'''

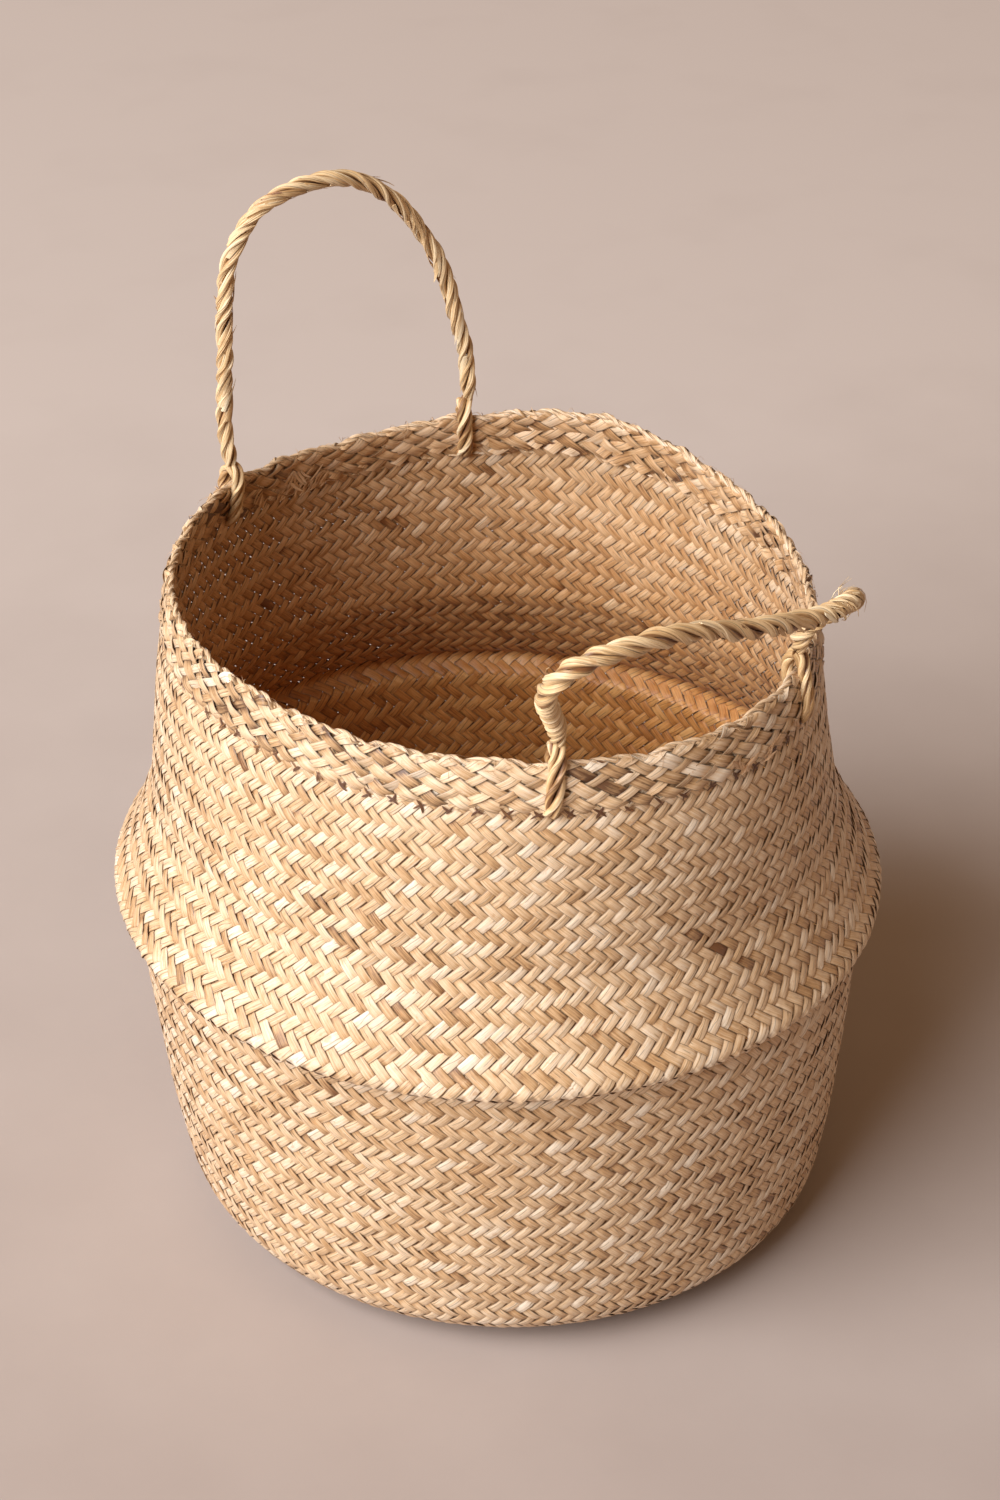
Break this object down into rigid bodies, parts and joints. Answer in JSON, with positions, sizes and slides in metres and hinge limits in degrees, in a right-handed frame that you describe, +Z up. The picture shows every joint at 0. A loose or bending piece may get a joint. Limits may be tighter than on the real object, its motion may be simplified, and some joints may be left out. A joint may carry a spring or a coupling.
{
  "type": "belly basket",
  "caption": "Round plaited seagrass basket with a fold round its belly, a folded border, and rope handles that swing on its rim.",
  "frame": {"origin": "middle of the floor's underside, on the surface that the basket stands on", "axes": "+Z up through the mouth, +Y towards the handle that stands up, -Y towards the handle that has flopped outwards, +X to the right seen from the -Y side"},
  "size_m": [0.4, 0.4154, 0.5257],
  "materials": {
    "wall_straw": "flat dried seagrass strips in a diagonal two-over-two twill, satin with fine lengthwise fibres",
    "border_straw": "wider folded seagrass strips, paler and smoother than the wall",
    "base_straw": "flat dried seagrass strips, a little darker than the wall",
    "rope_straw": "three-strand twisted seagrass rope, yellower than the wall"
  },
  "bodies": {
    "bowl": {"woven_base": "base_straw", "lower_wall": "wall_straw", "belly_fold": "wall_straw"},
    "collar": {"upper_wall": "wall_straw", "outer_border": "border_straw", "inner_border": "border_straw", "rim_lip": "border_straw", "back_left_tie": "rope_straw", "back_right_tie": "rope_straw", "front_left_tie": "rope_straw", "front_right_tie": "rope_straw"},
    "back_handle": {"back_handle_rope": "rope_straw"},
    "front_handle": {"front_handle_rope": "rope_straw"}
  },
  "joints": [
    {"name": "collar_press", "type": "slide", "parent": "bowl", "child": "collar", "axis": [0, 0, 1], "range_m": [-0.03, 0.006], "deforming": ["belly_fold"]},
    {"name": "back_handle_swing", "type": "hinge", "parent": "collar", "child": "back_handle", "pos_m": [-0.0076, 0.15573, 0.36795], "axis": [-0.9997, -0.0248, 0], "range_deg": [-95, 95]},
    {"name": "front_handle_swing", "type": "hinge", "parent": "collar", "child": "front_handle", "pos_m": [-0.00133, -0.14291, 0.36795], "axis": [0.9971, 0.0762, 0], "range_deg": [-105, 75]}
  ]
}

'''

Output every line above without altering anything.

■ The answer:
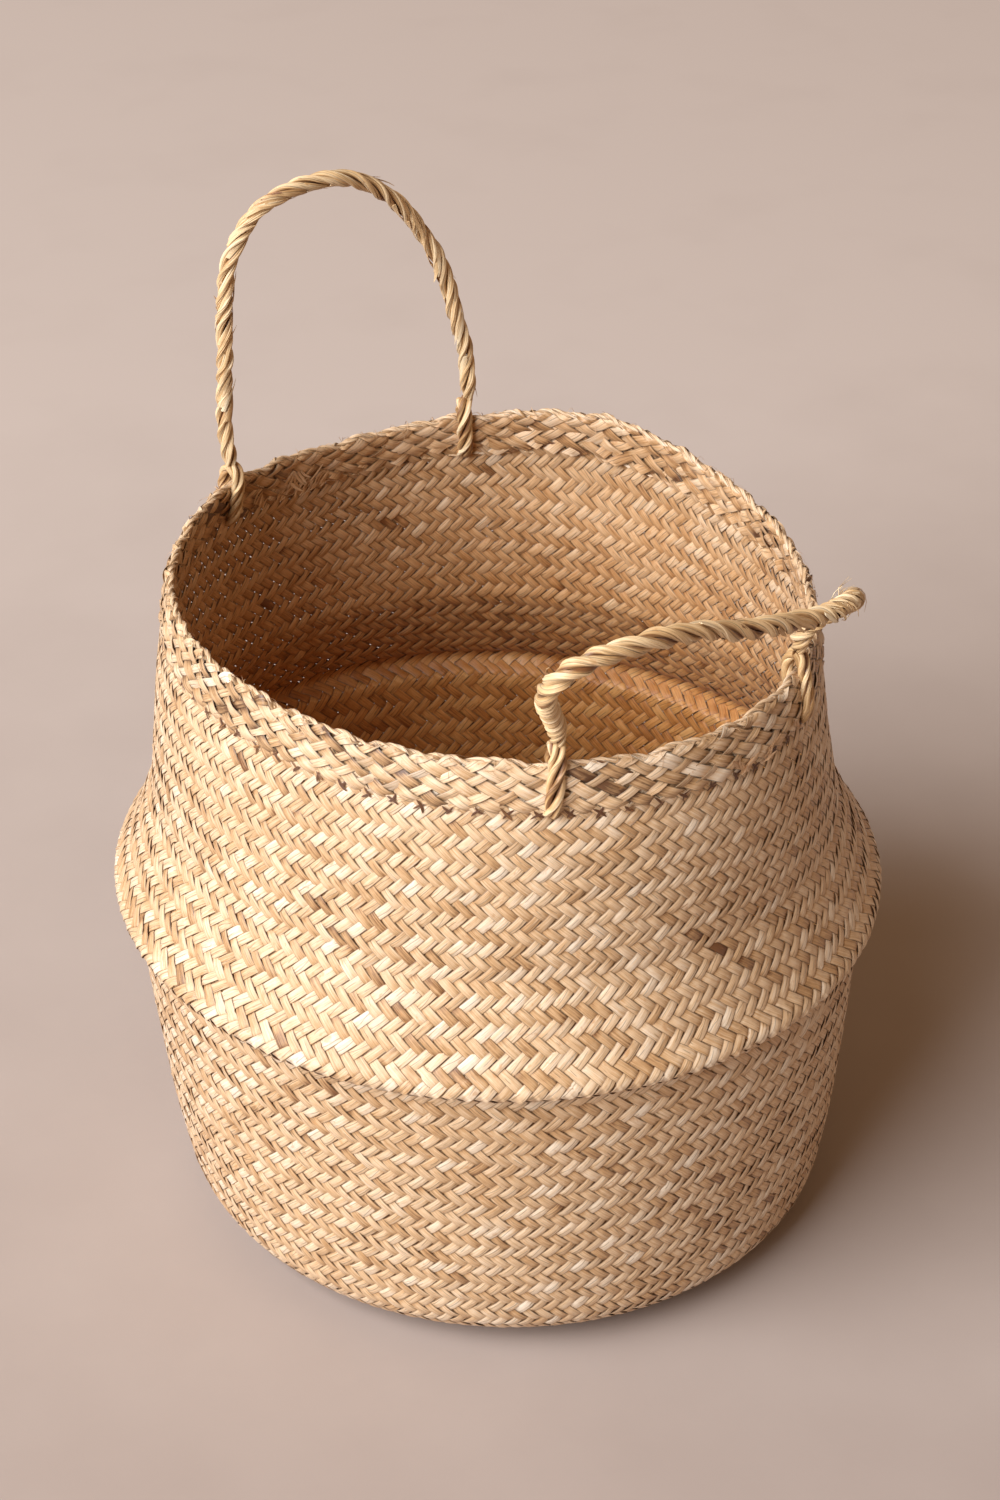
Break this object down into rigid bodies, parts and joints. Answer in JSON, with positions, sizes and slides in metres and hinge limits in degrees, in a right-handed frame that you describe, +Z up. The picture shows every joint at 0. A loose or bending piece may get a joint. Limits may be tighter than on the real object, its motion may be simplified, and some joints may be left out. A joint may carry a spring or a coupling.
{
  "type": "belly basket",
  "caption": "Round plaited seagrass basket with a fold round its belly, a folded border, and rope handles that swing on its rim.",
  "frame": {"origin": "middle of the floor's underside, on the surface that the basket stands on", "axes": "+Z up through the mouth, +Y towards the handle that stands up, -Y towards the handle that has flopped outwards, +X to the right seen from the -Y side"},
  "size_m": [0.4, 0.4154, 0.5257],
  "materials": {
    "wall_straw": "flat dried seagrass strips in a diagonal two-over-two twill, satin with fine lengthwise fibres",
    "border_straw": "wider folded seagrass strips, paler and smoother than the wall",
    "base_straw": "flat dried seagrass strips, a little darker than the wall",
    "rope_straw": "three-strand twisted seagrass rope, yellower than the wall"
  },
  "bodies": {
    "bowl": {"woven_base": "base_straw", "lower_wall": "wall_straw", "belly_fold": "wall_straw"},
    "collar": {"upper_wall": "wall_straw", "outer_border": "border_straw", "inner_border": "border_straw", "rim_lip": "border_straw", "back_left_tie": "rope_straw", "back_right_tie": "rope_straw", "front_left_tie": "rope_straw", "front_right_tie": "rope_straw"},
    "back_handle": {"back_handle_rope": "rope_straw"},
    "front_handle": {"front_handle_rope": "rope_straw"}
  },
  "joints": [
    {"name": "collar_press", "type": "slide", "parent": "bowl", "child": "collar", "axis": [0, 0, 1], "range_m": [-0.03, 0.006], "deforming": ["belly_fold"]},
    {"name": "back_handle_swing", "type": "hinge", "parent": "collar", "child": "back_handle", "pos_m": [-0.0076, 0.15573, 0.36795], "axis": [-0.9997, -0.0248, 0], "range_deg": [-95, 95]},
    {"name": "front_handle_swing", "type": "hinge", "parent": "collar", "child": "front_handle", "pos_m": [-0.00133, -0.14291, 0.36795], "axis": [0.9971, 0.0762, 0], "range_deg": [-105, 75]}
  ]
}